Generalized linear models in Julia
Other
584 stars 114 forks source link

Numerical stability warning #522

Open olivierlabayle opened 1 year ago

olivierlabayle commented 1 year ago

log_loss_pb_dataset.csv Hi,

This may be a bit of a long shot. I've noticed that on a specific dataset (attached) if I run a GLM with both GLM.jl and the R glm library, R will complain about: "glm.fit: fitted probabilities numerically 0 or 1 occurred", but GLM.jl will not. Is there anything particular which is done here to solve that issue, or is it just ignored?

Julia code:

using CSV, GLM, DataFrames

data = CSV.read("log_loss_pb_dataset.csv", DataFrame)
X = reshape(data[!, :covariate], size(data,1), 1)
f = @formula(y ~ 0 + covariate)
glm(f, data, Bernoulli(), offset=data.offset)

R code:

data <- read.csv(
    file = "/Users/olivierlabayle/Dev/TMLE.jl/test/log_loss_pb_dataset.csv",
    stringsAsFactors = TRUE
    )
data$y <- as.numeric(data$y) - 1
res <- glm(y ~ 0 + covariate, family = binomial(), data, offset=data$offset)
nalimilan commented 1 year ago

Some predicted values are indeed equal to 1 and some very close to zero. But that doesn't always indicate a problem. R prints a warning even though the model can sometimes be interpreted just fine, while in GLM.jl we tend to avoid printing warnings. Instead, if there's a problem you should be able to spot them due to very large standard errors on problematic variables I think. You can find more details by searching for the R error message in a search engine.

olivierlabayle commented 1 year ago

Thank you for your reply, I think I've made the situation a bit more clear now. Unless I'm missing something, I think the following code illustrates how the logloss reached by a GLM (in this specific example) is way worse than that of a constant classifier.

This is using MLJ for convenience as I wasn't sure how to extract the pdf from a glm model.


using CSV
using DataFrames
using MLJBase
using MLJModels
using MLJGLMInterface

data = CSV.read("glm_pb_dataset.csv", DataFrame)
X = data[!, [:covariate, :offset]]
y = categorical(data.y)

# Dummy mean classifier logloss
mach_const = machine(
    ConstantClassifier(),
    X,
    y
)
fit!(mach_const)
ll_const = mean(log_loss(MLJBase.predict(mach_const), y))

# Fit using MLJGLMInterface
mach_glm = machine(
    LinearBinaryClassifier(fit_intercept=false, offsetcol=:offset),
    X,
    y
)
fit!(mach_glm)
ll_glm = mean(log_loss(MLJBase.predict(mach_glm), y))
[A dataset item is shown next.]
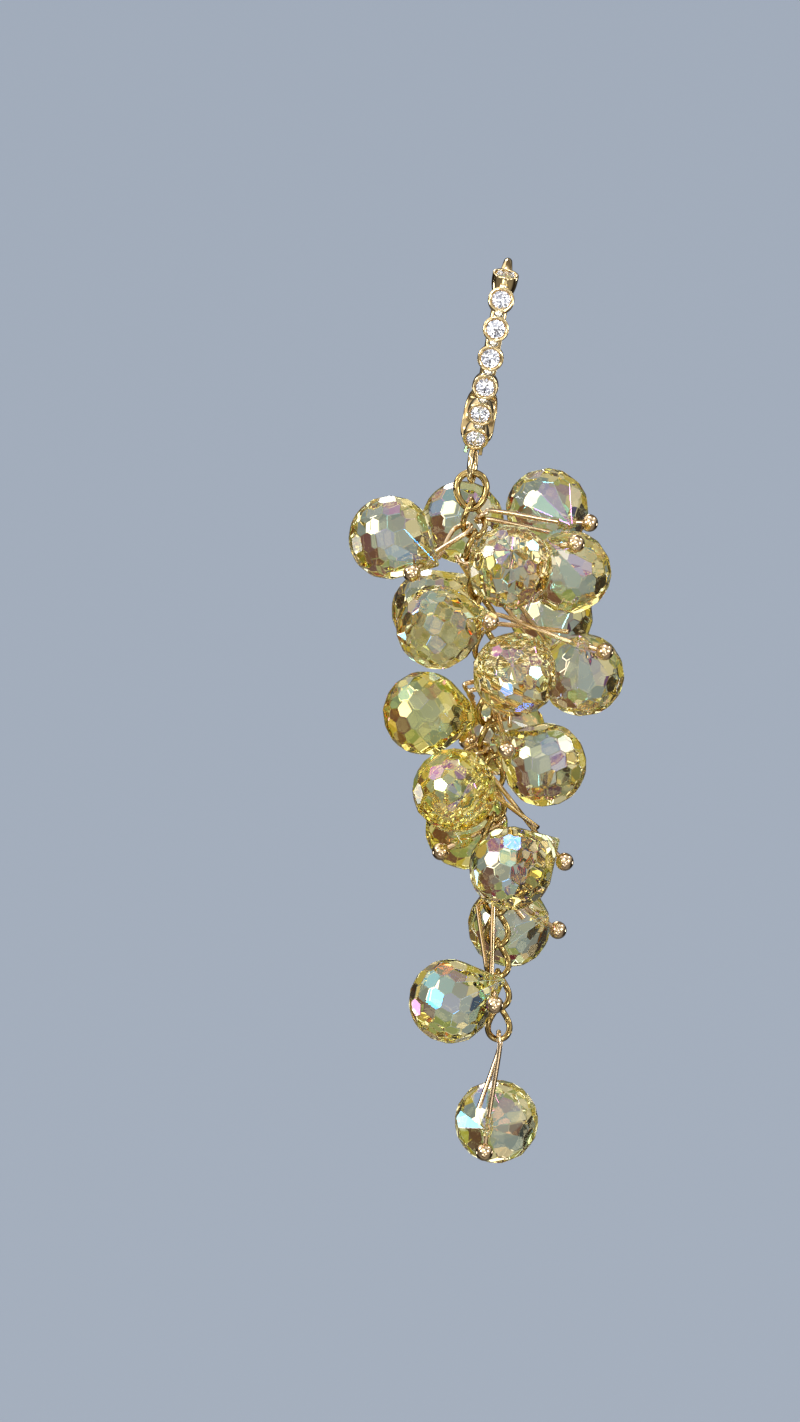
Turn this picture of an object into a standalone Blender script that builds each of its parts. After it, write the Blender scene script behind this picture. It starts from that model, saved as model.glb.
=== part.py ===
"""Hinged hoop earring with bezel-set stones and a chain that carries a cluster of faceted glass drops.

Metres, +Z up. The hoop is seen edge-on from the front, -Y, and the origin is where its ear wire crosses
the lobe. The hoop leans a little to one side, as it hangs in the hand, and the chain hangs nearly plumb.
"""

import math

import bmesh
import bpy
from mathutils import Matrix, Vector

MM = 0.001

# Hoop: a row of bezels on a curved rail, drawn out over the top into the ear wire
HOOP_LEAN = math.radians(10.4)
HOOP_HEIGHT = 18.1 * MM  # ear wire down to the hinge axis
HOOP_DEPTH = 12.2 * MM  # bezel faces to the back of the lever
FRONT_DEPTH = 5.5 * MM  # ear wire's crown forward to the bezel faces
ARC_RADIUS = 17.0 * MM
ARC_CENTRE_Z = -6.6 * MM
BEZEL_COUNT = 7
BEZEL_PITCH = 2.9 * MM
BEZEL_DIAMETER = 2.55 * MM
BEZEL_HEIGHT = 2.0 * MM
BEZEL_RIM = 0.32 * MM
BEZEL_SIDES = 12
SECOND_TILT = math.radians(-9)
TOP_TILT = math.radians(-66)
GRAIN_DIAMETER = 0.95 * MM
RAIL_WIDTH = 1.6 * MM
RAIL_THICKNESS = 0.6 * MM
EAR_WIRE = 0.85 * MM

# Brilliant-cut stones in the bezels
STONE_GAP = 0.1 * MM
STONE_TABLE = 0.58  # share of the stone's diameter
CROWN_ANGLE = 34
PAVILION_ANGLE = 41
STONE_MAINS = 8

# Rear lever on its hinge
LEVER_SWING = 4.4 * MM  # how far the lever bows out behind its hinge
LEVER_WIDTH = 3.2 * MM
LEVER_THICKNESS = 0.55 * MM
LIP_WIDTH = 2.3 * MM
NECK_WIDTH = 0.75 * MM
LIP_SHARE = -0.69  # height of the lever's lip, as a share of the hoop's height
NOTCH_GAP = 0.2 * MM
KNUCKLE_DIAMETER = 1.6 * MM
CHEEK_THICKNESS = 0.38 * MM
CHEEK_GAP = 0.15 * MM
HINGE_PIN = 0.7 * MM
HINGE_GAP = 0.1 * MM

# Loop under the lowest bezel, and the ring that hangs in it
LOOP_HEIGHT = 3.7 * MM
LOOP_DEPTH = 2.3 * MM
LOOP_WIRE = 0.58 * MM
LOOP_TURN = math.radians(16)
LOOP_SWING = math.radians(6)  # nearer plumb than the hoop
LOOP_SINK = 0.27 * MM  # into the metal of the lowest bezel
LOOP_SETBACK = 0.35 * MM
RING_WIDTH = 3.55 * MM
RING_HEIGHT = 4.2 * MM
RING_WIRE = 0.7 * MM
RING_PEAR = 0.16  # how far the ring narrows below
HANG_GAP = 0.22 * MM

# Twisted link chain
LINK_COUNT = 17
LINK_LENGTH = 4.2 * MM
LINK_WIDTH = 3.2 * MM
LINK_WIRE = 0.6 * MM
LINK_SEAT = 0.05 * MM  # how far neighbouring links are sunk into each other, as one fused chain
CHAIN_ROUTE = ((0.0, 0.0), (0.25, 0.16), (0.5, 0.24), (0.8, 0.3), (1.0, 0.32))  # way down, x in drop rooms

# Faceted drops and the ball-headed pins that carry them
DROP_DIAMETER = 8.3 * MM
DROP_LENGTH = 10.25 * MM
DROP_SIDES = 10
DROP_HOLE_FROM_TIP = 1.45 * MM
PIN_WIRE = 0.48 * MM
PIN_HOLE_GAP = 0.2 * MM
PIN_HEAD = 1.75 * MM
PIN_LOOP_GAP = 0.2 * MM
PIN_TAIL_SHORT = 0.2 * MM
PIN_STAND_OFF = 0.24 * MM  # from the drop's hole to the pin's shoulder and to its ball

# Rows of facets on a drop: height of the facet's normal above the girdle, and its turn in facet widths
DROP_ROWS = ((-68, 0.5), (-45, 0.0), (-22, 0.5), (0, 0.0), (21, 0.5))
ROW_INSET = 0.47  # distance of a facet from the ball's centre, in drop diameters

DROP_ROOM = max(DROP_DIAMETER, 0.8 * DROP_LENGTH)  # measure of the cluster

# Place of each drop's ball from the foot of the jump ring, in drop rooms; the link it hooks on, counted
# from the top; and the side of the pin on which its tip lies, in degrees round the pin
DROPS = (
    # name, x, y, z, link, turn
    ("a", 0.90, 1.05, 0.05, 0, 105),
    ("b", -0.10, 0.80, -0.10, 1, 135),
    ("c", 0.45, -0.70, -0.65, 2, 240),
    ("d", 1.15, 0.20, -0.70, 1, 60),
    ("e", -0.95, -0.20, -0.30, 0, 225),
    ("f", -0.40, -0.65, -1.35, 3, 270),
    ("g", 0.50, -0.75, -1.90, 5, 240),
    ("h", 1.30, 0.20, -1.90, 3, 60),
    ("i", 0.95, 1.10, -1.20, 2, 150),
    ("j", -0.55, 0.05, -2.35, 5, 150),
    ("k", 0.85, -0.60, -2.95, 6, 75),
    ("l", -0.20, -0.60, -3.25, 7, 120),
    ("m", 0.45, -0.90, -4.15, 8, 285),
    ("n", 0.45, 0.80, -4.85, 12, 105),
    ("o", -0.25, -0.65, -5.70, 12, 270),
    ("p", 0.30, 0.65, -7.15, 16, 195),
    ("q", -0.45, 0.50, -1.15, 1, 75),
    ("r", 0.40, 0.80, -2.60, 7, 90),
    ("s", -0.05, 0.75, -3.70, 10, 240),
)


def material(name, colour, roughness, metallic, transmission=0.0):
    mat = bpy.data.materials.new(name)
    mat.use_nodes = True
    shader = mat.node_tree.nodes["Principled BSDF"]
    shader.inputs["Base Color"].default_value = (*colour, 1.0)
    shader.inputs["Roughness"].default_value = roughness
    shader.inputs["Metallic"].default_value = metallic
    shader.inputs["Transmission Weight"].default_value = transmission
    mat.diffuse_color = (*colour, 1.0)
    return mat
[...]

# What would be the logloss if the coefficient is set to 0?
mach_glm.fitresult[1].coefs[1] = 0.0
ll_glm_0 = mean(log_loss(MLJBase.predict(mach_glm), y))

println(ll_const)
println(ll_glm)
println(ll_glm_0)

Output:

0.6904066761889491
17.256097466399517
0.22942599075747547

I also join the dataset:

glm_pb_dataset.csv